I’ll leave the final quote from Dipankar Raychaudhuri, a Rutgers University professor who is overseeing three clean-slate projects:
“It’s sort of a miracle that it continues to work well today.”
And yet it does. It was a miraculous piece of networking architecture that has withstood an exponential growth in traffic and scale and still manages to handle a load that was inconceivable when the internet’s communication protocol was first introduced. I have a hard time believing a committee of vested interests can come anywhere close to achieving that level of sophisticated programming, and apparently at the National Science Foundation, neither can they: “GENI could start by 2010 and take about five years to complete. Once operational, it should have a decade-long lifespan.” What was that quote about running just to stay in one place?
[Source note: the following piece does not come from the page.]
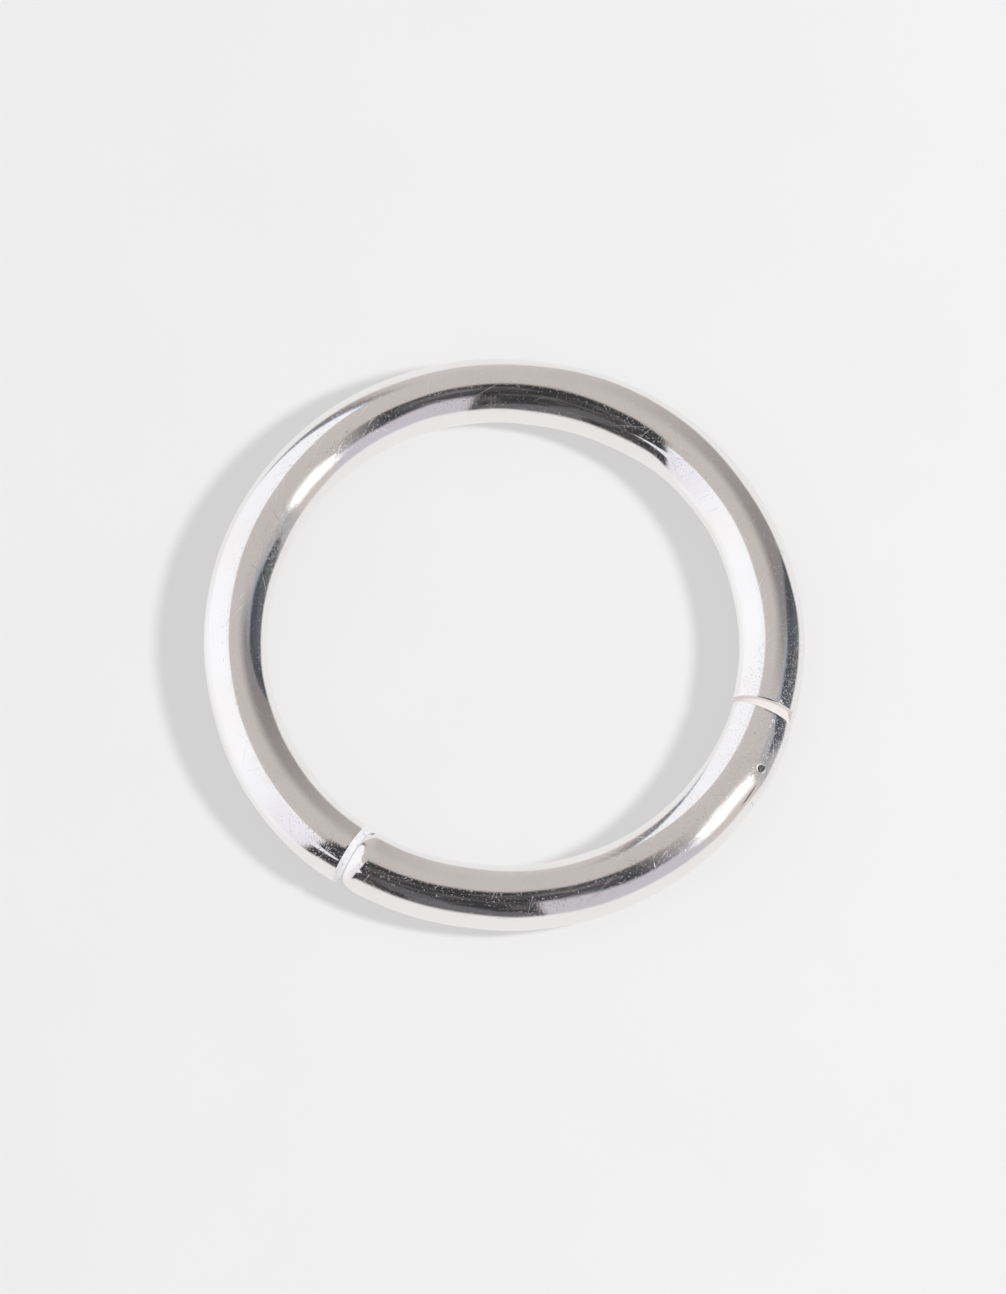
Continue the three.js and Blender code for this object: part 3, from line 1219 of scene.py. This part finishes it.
class RING_OT_body(bpy.types.Operator):
    """Models the long round wire with its hinge tongue and its catch tongue"""

    bl_idname = "ring.body"
    bl_label = "Ring body"

    def execute(self, context):
        hinge, catch = context.scene.ring_hinge, context.scene.ring_catch
        body = spin_wire("body_silver", hinge.seam_angle - SPARE,
                         catch.seam_angle + math.tau + SPARE)
        make_uneven(body)
        close_end(body, WireEnd(hinge_seam(), 1, hinge.body_rim, hinge.body_rim, 3))
        rim_depth = catch.body_rim * BODY_RIM_DEPTH
        close_end(body, WireEnd(catch_seam(), -1, catch.body_rim, rim_depth, 8))
        combine(body, self.hinge_tongue(hinge), "UNION")
        combine(body, self.catch_tongue(catch), "UNION")
        cut_nicks(body, BODY_NICKS)
        finish_piece(body, "ring", "ring_body", "silver", silver_material("polished_silver"),
                     filed_material())
        between_ends = 1.5 * math.pi
        file_faces(body, lambda angle: RIM_SLOPE if angle < between_ends else END_SLOPE)
        return {"FINISHED"}

    def hinge_tongue(self, hinge):
        """A flat tongue sliced from the wire, a little thinner sideways, with its pin hole."""
        sizes = bpy.context.scene.ring_sizes
        tongue = spin_wire("hinge_tongue", hinge.tongue_end, hinge.seam_angle + SPARE)
        make_uneven(tongue)
        swell_outward(tongue, lambda angle: hinge_swell(angle) - TONGUE_FILED)
        edit(tongue)
        half = hinge.tongue_thickness / 2
        for side in (1, -1):
            bpy.ops.mesh.select_all(action="SELECT")
            bpy.ops.mesh.bisect(
                plane_co=(0.0, 0.0, sizes.wire_radius + side * half),
                plane_no=UP * side,
                clear_outer=True,
                use_fill=True,
                threshold=SPECK,
            )
        bpy.ops.mesh.select_all(action="DESELECT")
        bpy.ops.mesh.select_mode(type="EDGE")
        bpy.ops.mesh.select_non_manifold()
        bpy.ops.mesh.edge_face_add()
        bpy.ops.mesh.select_all(action="SELECT")
        bpy.ops.mesh.fill_holes(sides=0)
        bpy.ops.mesh.normals_make_consistent(inside=False)
        bpy.ops.object.mode_set(mode="OBJECT")
        hole = add_rod("tongue_hole", hinge.pin_radius + TONGUE_CLEARANCE)
        combine(tongue, hole, "DIFFERENCE")
        return tongue

    def catch_tongue(self, catch):
        """The small tongue that the gate snaps over, its edges rounded."""
        width = CATCH_TONGUE_OUTER - CATCH_TONGUE_INNER
        size = (width, 2 * catch.tongue_length, catch.tongue_thickness)
        middle = CATCH_TONGUE_INNER + width / 2
        tongue = add_block("catch_tongue", catch.seam_angle, middle, size)
        edit(tongue)
        bpy.ops.mesh.select_all(action="SELECT")
        bpy.ops.mesh.bevel(offset=CATCH_TONGUE_ROUND, segments=3, affect="EDGES")
        bpy.ops.object.mode_set(mode="OBJECT")
        return tongue


class RING_OT_gate(bpy.types.Operator):
    """Models the hinged gate with its fork, its pin hole and the slot of its catch"""

    bl_idname = "ring.gate"
    bl_label = "Gate"

    def execute(self, context):
        hinge, catch = context.scene.ring_hinge, context.scene.ring_catch
        gate = spin_wire("gate_silver", catch.seam_angle - SPARE, hinge.seam_angle + SPARE)
        make_uneven(gate)
        swell_outward(gate, hinge_swell)
        rim_depth = catch.gate_rim * GATE_RIM_DEPTH
        close_end(gate, WireEnd(catch_seam(), 1, catch.gate_rim, rim_depth, 12))
        close_end(gate, WireEnd(hinge_seam(), -1, hinge.bevel_length, hinge.bevel_depth, 1,
                                hinge.bevel_lean))
        combine(gate, self.hinge_slot(hinge), "DIFFERENCE")
        combine(gate, self.catch_slot(catch), "DIFFERENCE")
        hole = add_rod("pin_hole", hinge.pin_radius + PIN_CLEARANCE)
        combine(gate, hole, "DIFFERENCE")
        cut_nicks(gate, GATE_NICKS)
        finish_piece(gate, "gate", "gate", "silver", bpy.data.materials["polished_silver"],
                     bpy.data.materials["filed_silver"])
        bevel_start = hinge.seam_angle - BEVEL_REACH
        file_faces(gate, lambda angle: BEVEL_SLOPE if angle > bevel_start else END_SLOPE)
        return {"FINISHED"}

    def hinge_slot(self, hinge):
        """The cutter for the slot right through the fork."""
        size = (CUTTER_REACH, CUTTER_REACH, hinge.slot_height)
        slot = add_block("hinge_slot", hinge.slot_floor, 0.0, size)
        slot.data.transform(Matrix.Translation(along_ring(hinge.slot_floor) * CUTTER_REACH / 2))
        return slot

    def catch_slot(self, catch):
        """The cutter for the catch's slot, which opens on the end and on the inner side."""
        size = (CUTTER_REACH, 2 * catch.slot_depth, catch.slot_height)
        middle = CATCH_SLOT_OUTER - CUTTER_REACH / 2
        return add_block("catch_slot", catch.seam_angle, middle, size)


class RING_OT_pin(bpy.types.Operator):
    """Models the rivet of the hinge, both its ends cut nearly level"""

    bl_idname = "ring.pin"
    bl_label = "Hinge pin"

    def execute(self, context):
        hinge, sizes = context.scene.ring_hinge, context.scene.ring_sizes
        pin = add_rod("hinge_rivet", hinge.pin_radius)
        rise = top_of_wire(angle_of(HINGE), HINGE.xy.length - sizes.ring_radius)
        lean = Vector((math.cos(PIN_SLOPE_AZIMUTH), math.sin(PIN_SLOPE_AZIMUTH), 0.0))
        edit(pin)
        for side in (1, -1):
            facing = lean * math.sin(PIN_SLOPE) + UP * side * math.cos(PIN_SLOPE)
            bpy.ops.mesh.select_all(action="SELECT")
            bpy.ops.mesh.bisect(
                plane_co=(HINGE.x, HINGE.y, HINGE.z + side * rise),
                plane_no=facing,
                clear_outer=True,
                use_fill=True,
                threshold=SPECK,
            )
            bpy.ops.mesh.bevel(offset=PIN_CHAMFER, segments=1, affect="EDGES")
        bpy.ops.object.mode_set(mode="OBJECT")
        finish_piece(pin, "gate", "hinge_pin", "pin", silver_material("ground_silver", 0.08))
        return {"FINISHED"}


class RING_PT_tools(bpy.types.Panel):
    """The ring's sizes, finishes and makers"""

    bl_label = "Clicker Ring"
    bl_idname = "RING_PT_tools"
    bl_space_type = "VIEW_3D"
    bl_region_type = "UI"
    bl_category = "Ring"

    def draw(self, context):
        layout = self.layout
        for operator in OPERATORS:
            layout.operator(operator.bl_idname)
        for attribute in GROUPS:
            group = getattr(context.scene, attribute)
            box = layout.box()
            for name in group.__annotations__:
                box.prop(group, name)


GROUPS = {
    "ring_sizes": RingSizes,
    "ring_hinge": HingeSizes,
    "ring_catch": CatchSizes,
    "ring_finish": Finish,
    "ring_studio": Studio,
}
OPERATORS = (RING_OT_stage, RING_OT_body, RING_OT_gate, RING_OT_pin)


def register():
    for attribute, group in GROUPS.items():
        bpy.utils.register_class(group)
        setattr(bpy.types.Scene, attribute, PointerProperty(type=group))
    for operator in OPERATORS:
        bpy.utils.register_class(operator)
    bpy.utils.register_class(RING_PT_tools)


def unregister():
    bpy.utils.unregister_class(RING_PT_tools)
    for operator in reversed(OPERATORS):
        bpy.utils.unregister_class(operator)
    for attribute, group in reversed(GROUPS.items()):
        delattr(bpy.types.Scene, attribute)
        bpy.utils.unregister_class(group)


def main():
    register()
    bpy.ops.ring.stage()
    bpy.ops.ring.body()
    bpy.ops.ring.gate()
    bpy.ops.ring.pin()


if __name__ == "__main__":
    main()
It sounds trite, but hadn’t these engineers ever heard “if it ain’t broke, don’t fix it”?
And one last thing. With all the spam, phishing, denial-of-service attacks and so on, maybe the problem isn’t the internet itself, but rather the people on it.
3 replies on “The Internet: Let’s call the whole thing off”
I am so sorry I followed that last link. -M.
999,999,999,999 I.P. addresses? What about IPv6? 2 to the power of 128 (2^128) addresses = about 340 billion billion billion billion.
Yes, that is a lot of devices. In fact, that’s 52 billion billion billion devices for every man, woman and child on earth. While IPv6 is forward-looking, I can’t conceive of the combined effort of the entire human race even coming close to using that many IPs. (Maybe the current IP system could be modified to accept values from 0-F, rather than 0-9. That would open up a few more addresses!)
While the potential use of IPv6 is sound, it’s all the other invasive security measures of the new systems that bother me. Too much is lost for too little gain.